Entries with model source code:
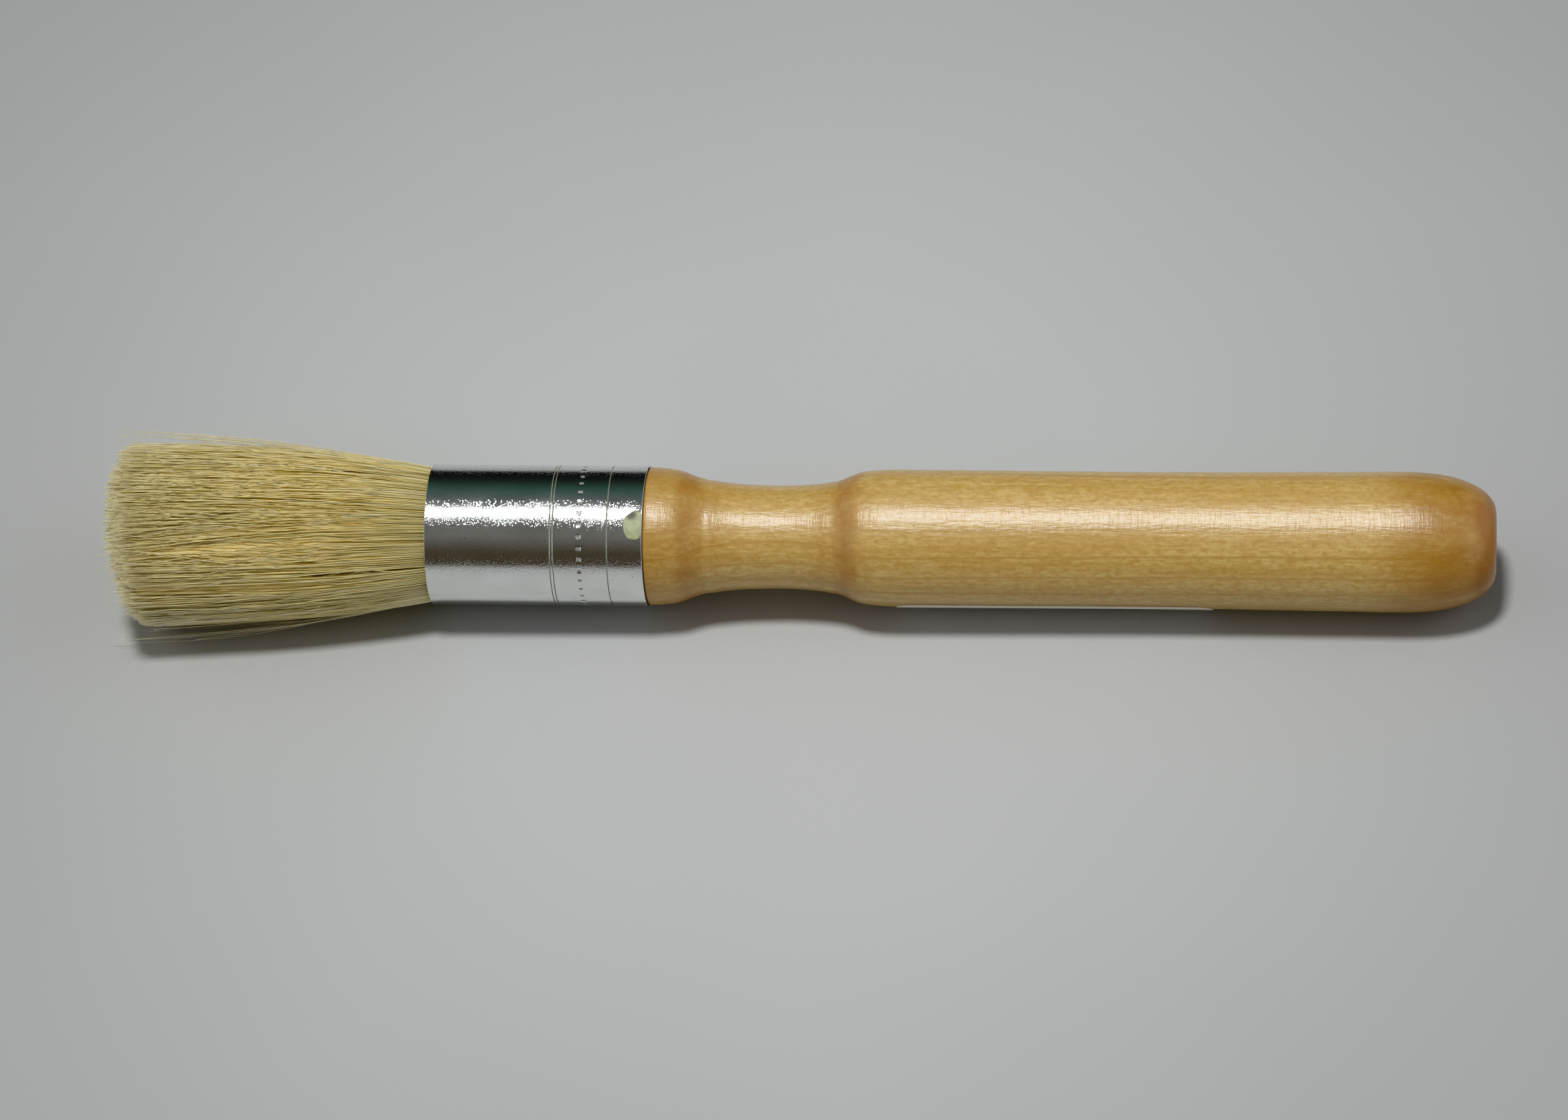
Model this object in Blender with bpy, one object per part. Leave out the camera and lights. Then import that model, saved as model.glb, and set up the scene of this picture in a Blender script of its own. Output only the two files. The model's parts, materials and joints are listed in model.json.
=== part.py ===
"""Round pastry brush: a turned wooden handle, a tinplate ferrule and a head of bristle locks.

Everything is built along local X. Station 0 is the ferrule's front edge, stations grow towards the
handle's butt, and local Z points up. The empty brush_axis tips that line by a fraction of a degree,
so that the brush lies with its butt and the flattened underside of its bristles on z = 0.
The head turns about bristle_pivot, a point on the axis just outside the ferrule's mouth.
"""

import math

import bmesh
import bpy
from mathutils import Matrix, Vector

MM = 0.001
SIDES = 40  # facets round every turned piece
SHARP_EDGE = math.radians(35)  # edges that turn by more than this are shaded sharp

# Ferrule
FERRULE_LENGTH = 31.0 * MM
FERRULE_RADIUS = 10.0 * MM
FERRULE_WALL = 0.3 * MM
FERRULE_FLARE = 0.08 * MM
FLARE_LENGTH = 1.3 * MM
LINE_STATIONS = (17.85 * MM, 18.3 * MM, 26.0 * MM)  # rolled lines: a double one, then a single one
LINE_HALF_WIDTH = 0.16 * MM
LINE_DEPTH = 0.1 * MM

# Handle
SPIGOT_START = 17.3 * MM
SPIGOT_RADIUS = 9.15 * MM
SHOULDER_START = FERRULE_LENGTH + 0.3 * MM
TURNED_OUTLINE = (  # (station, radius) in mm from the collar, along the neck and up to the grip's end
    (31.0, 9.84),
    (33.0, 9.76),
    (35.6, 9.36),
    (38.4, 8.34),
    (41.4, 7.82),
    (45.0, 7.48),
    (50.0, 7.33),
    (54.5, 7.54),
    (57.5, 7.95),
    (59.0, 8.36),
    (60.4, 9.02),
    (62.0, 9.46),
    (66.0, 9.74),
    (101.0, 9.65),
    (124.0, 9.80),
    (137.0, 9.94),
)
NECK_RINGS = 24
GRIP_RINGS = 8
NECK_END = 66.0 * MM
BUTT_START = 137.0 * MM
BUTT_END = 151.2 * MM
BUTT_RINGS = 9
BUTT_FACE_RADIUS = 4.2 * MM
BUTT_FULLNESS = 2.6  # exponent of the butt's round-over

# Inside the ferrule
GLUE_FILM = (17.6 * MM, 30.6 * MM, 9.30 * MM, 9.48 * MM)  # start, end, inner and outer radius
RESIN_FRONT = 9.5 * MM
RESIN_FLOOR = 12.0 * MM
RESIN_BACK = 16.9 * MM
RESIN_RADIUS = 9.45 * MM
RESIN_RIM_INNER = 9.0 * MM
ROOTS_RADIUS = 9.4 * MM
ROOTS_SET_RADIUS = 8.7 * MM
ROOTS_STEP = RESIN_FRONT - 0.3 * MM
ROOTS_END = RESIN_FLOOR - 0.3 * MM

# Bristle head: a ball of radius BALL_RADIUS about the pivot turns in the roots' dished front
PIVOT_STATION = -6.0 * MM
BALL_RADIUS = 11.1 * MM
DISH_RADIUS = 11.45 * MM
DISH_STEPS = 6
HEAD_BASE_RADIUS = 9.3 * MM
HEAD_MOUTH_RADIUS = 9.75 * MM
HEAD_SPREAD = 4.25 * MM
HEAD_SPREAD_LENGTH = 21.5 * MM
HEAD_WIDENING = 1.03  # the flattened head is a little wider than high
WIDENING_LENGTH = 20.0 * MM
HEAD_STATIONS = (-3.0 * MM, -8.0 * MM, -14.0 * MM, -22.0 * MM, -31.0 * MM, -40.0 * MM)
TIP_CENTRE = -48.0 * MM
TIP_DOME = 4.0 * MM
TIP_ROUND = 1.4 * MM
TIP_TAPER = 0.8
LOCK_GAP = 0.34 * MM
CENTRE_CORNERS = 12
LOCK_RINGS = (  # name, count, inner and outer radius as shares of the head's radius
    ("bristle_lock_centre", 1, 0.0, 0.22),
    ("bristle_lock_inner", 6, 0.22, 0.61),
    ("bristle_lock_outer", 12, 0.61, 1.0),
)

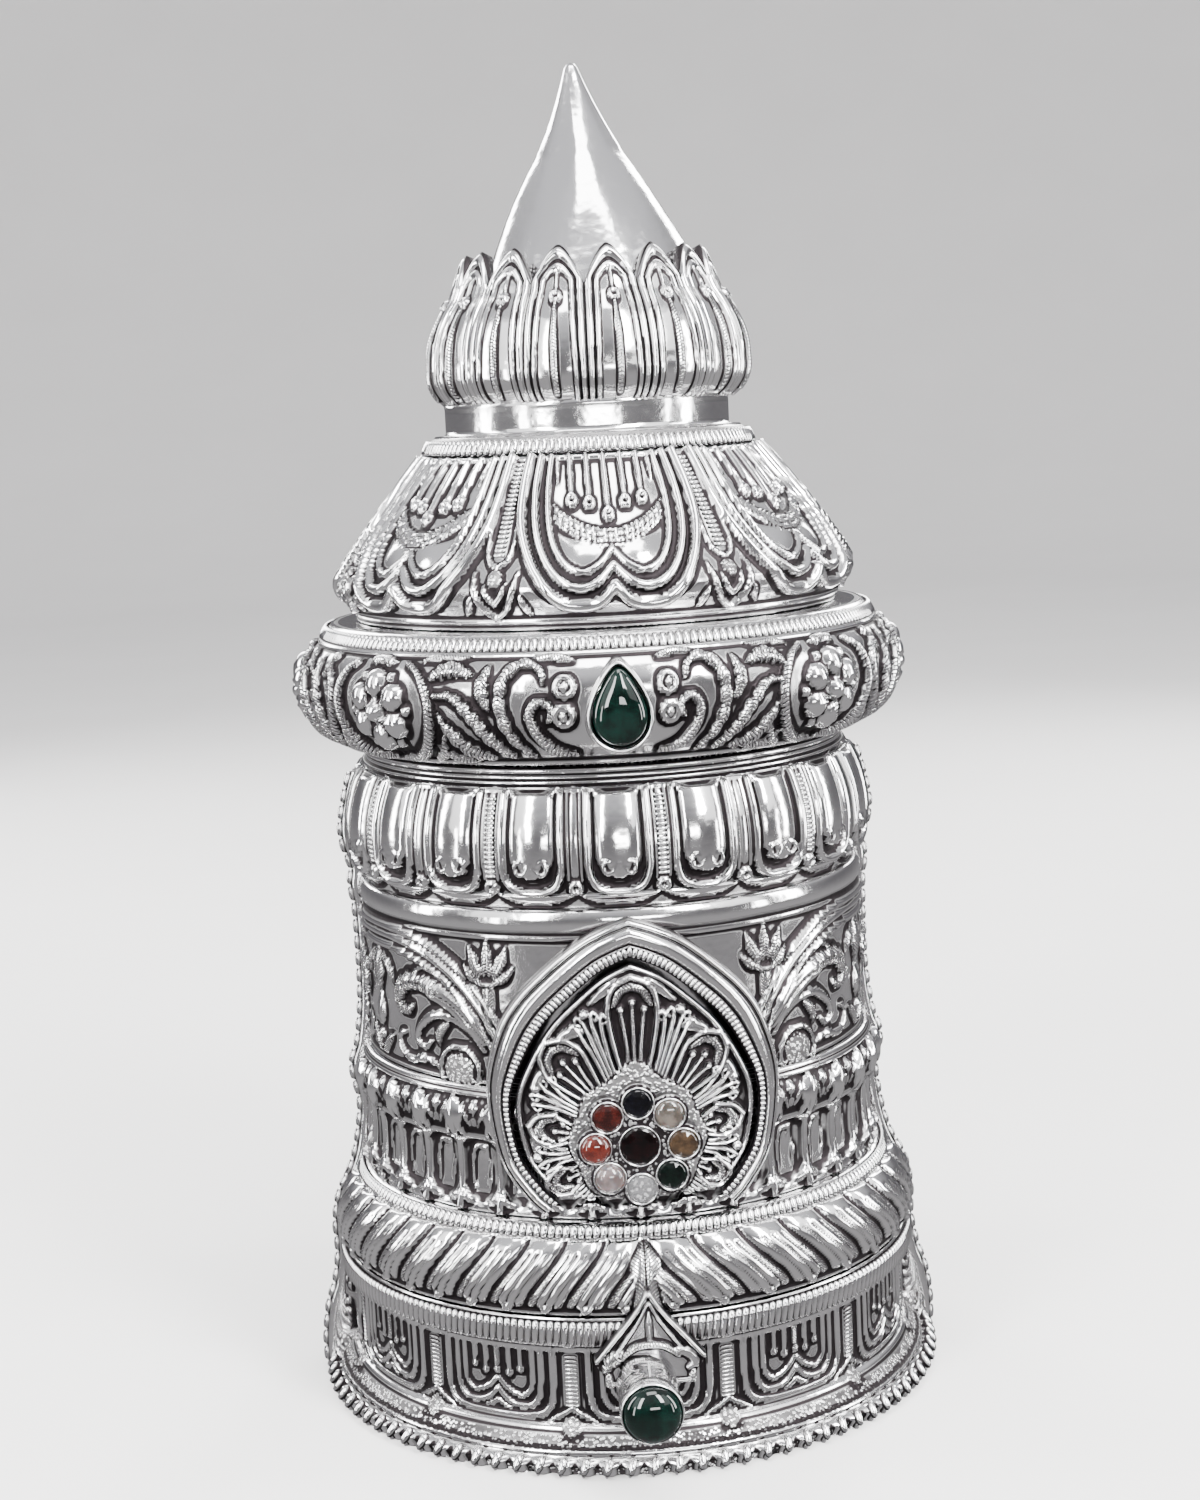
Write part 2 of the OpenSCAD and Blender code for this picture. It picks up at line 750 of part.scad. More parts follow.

AIM:
Up to and including the line that holds "of bristle locks.", reproduce the records above exactly from their first line, and give nothing else.

ANSWER FOR THE TASK:
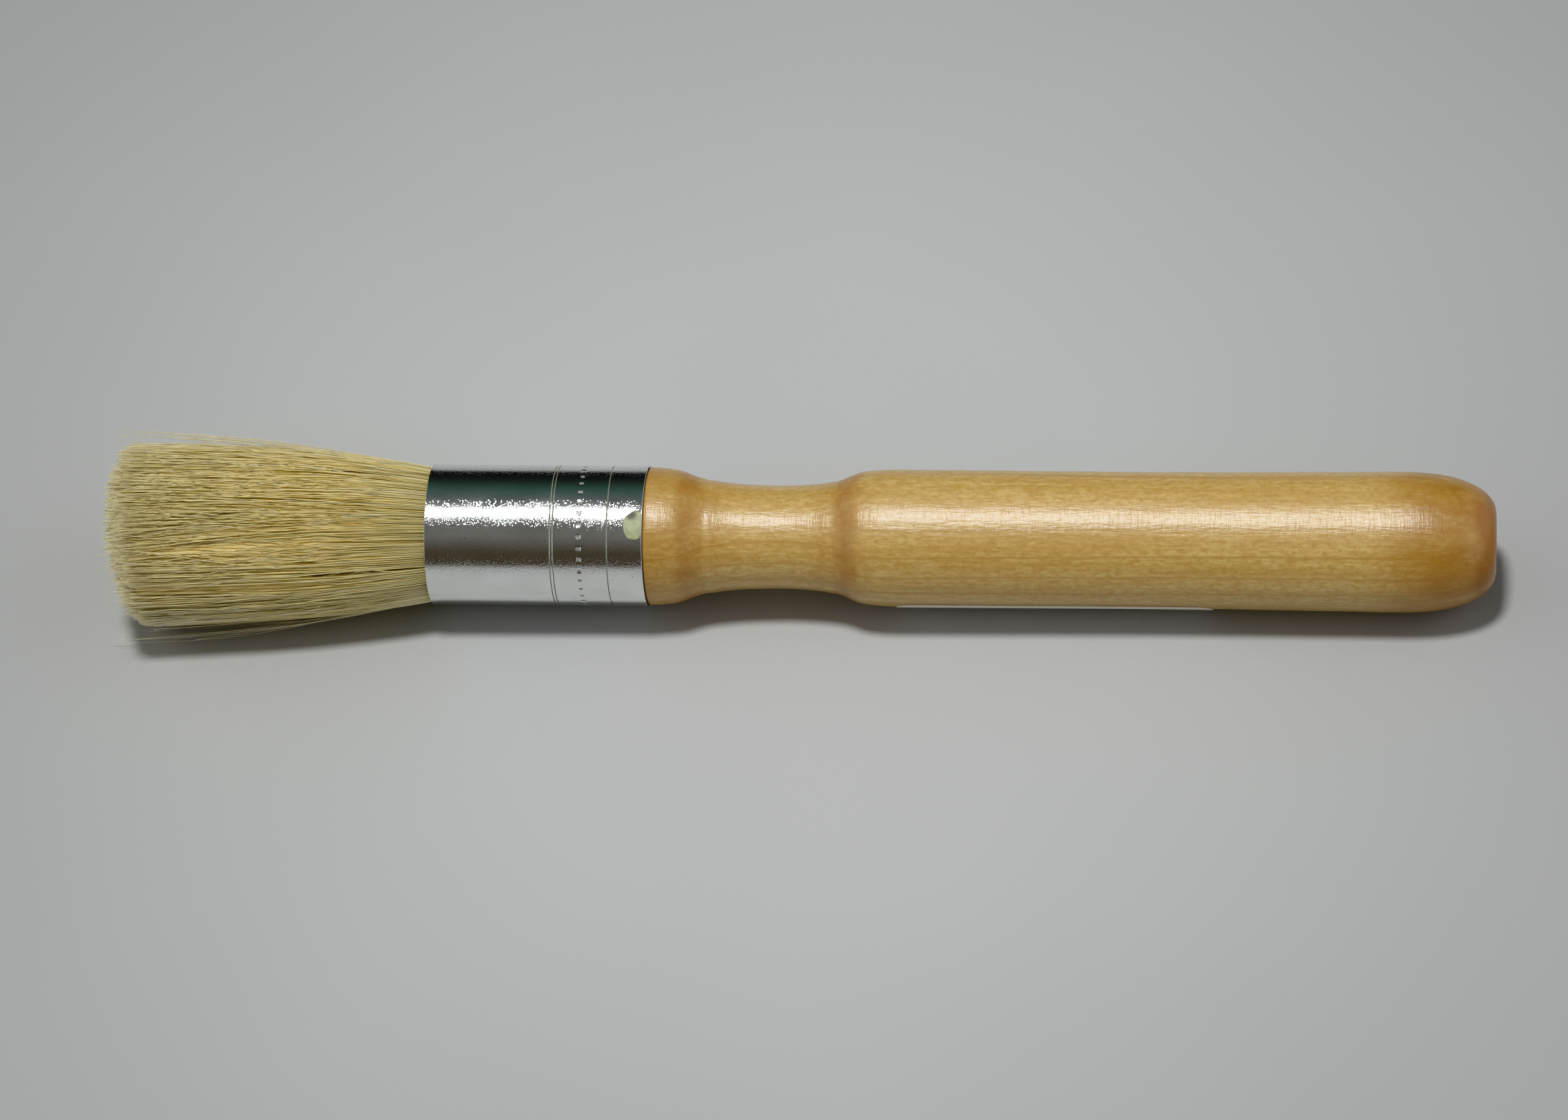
Model this object in Blender with bpy, one object per part. Leave out the camera and lights. Then import that model, saved as model.glb, and set up the scene of this picture in a Blender script of its own. Output only the two files. The model's parts, materials and joints are listed in model.json.
=== part.py ===
"""Round pastry brush: a turned wooden handle, a tinplate ferrule and a head of bristle locks.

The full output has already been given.